May 18 (Bloomberg) -- Warehouse Group Ltd., New Zealand’s biggest discount retailer, said third-quarter sales fell 1.9 percent as entertainment spending slowed and warm weather reduced demand for winter heating and clothing.
Sales declined to NZ$376 million ($262 million) in the three months ended May 2, Auckland-based Warehouse said in a statement. Full-year profit will be similar to last year’s NZ$85.2 million after excluding one-time costs, the company said, reiterating its March 12 forecast.
Warehouse, 10 percent-owned by Australia’s Woolworths Ltd., has resumed expansion of its stationery and department outlets as New Zealand emerges from its worst recession in 30 years. General merchandise sales fell 3.3 percent after adjusting for two extra stores and additional trading days a year earlier.
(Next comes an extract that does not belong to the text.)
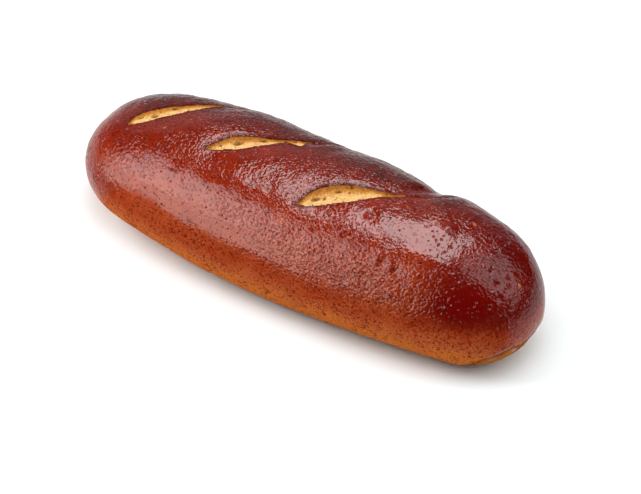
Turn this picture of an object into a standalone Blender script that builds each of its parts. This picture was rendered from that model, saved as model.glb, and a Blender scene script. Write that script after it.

The decline “was almost entirely due to a continued contraction in the music and DVD market and a very slow start to winter with unseasonably warm weather impacting key categories such as winter apparel and heating,” Chief Executive Officer Ian Morrice said in a statement.
Warehouse makes most of its profit at its 87 Red Shed general merchandise stores. Sales declined 2.6 percent to NZ$323.8 million.
Revenue from the group’s 47 stationery outlets increased 2.2 percent to NZ$52.2 million and jumped 11 percent after excluding new stores and extra trading days a year earlier.
Group-wide nine-month sales of NZ$1.29 billion fell 0.9 percent from a year earlier.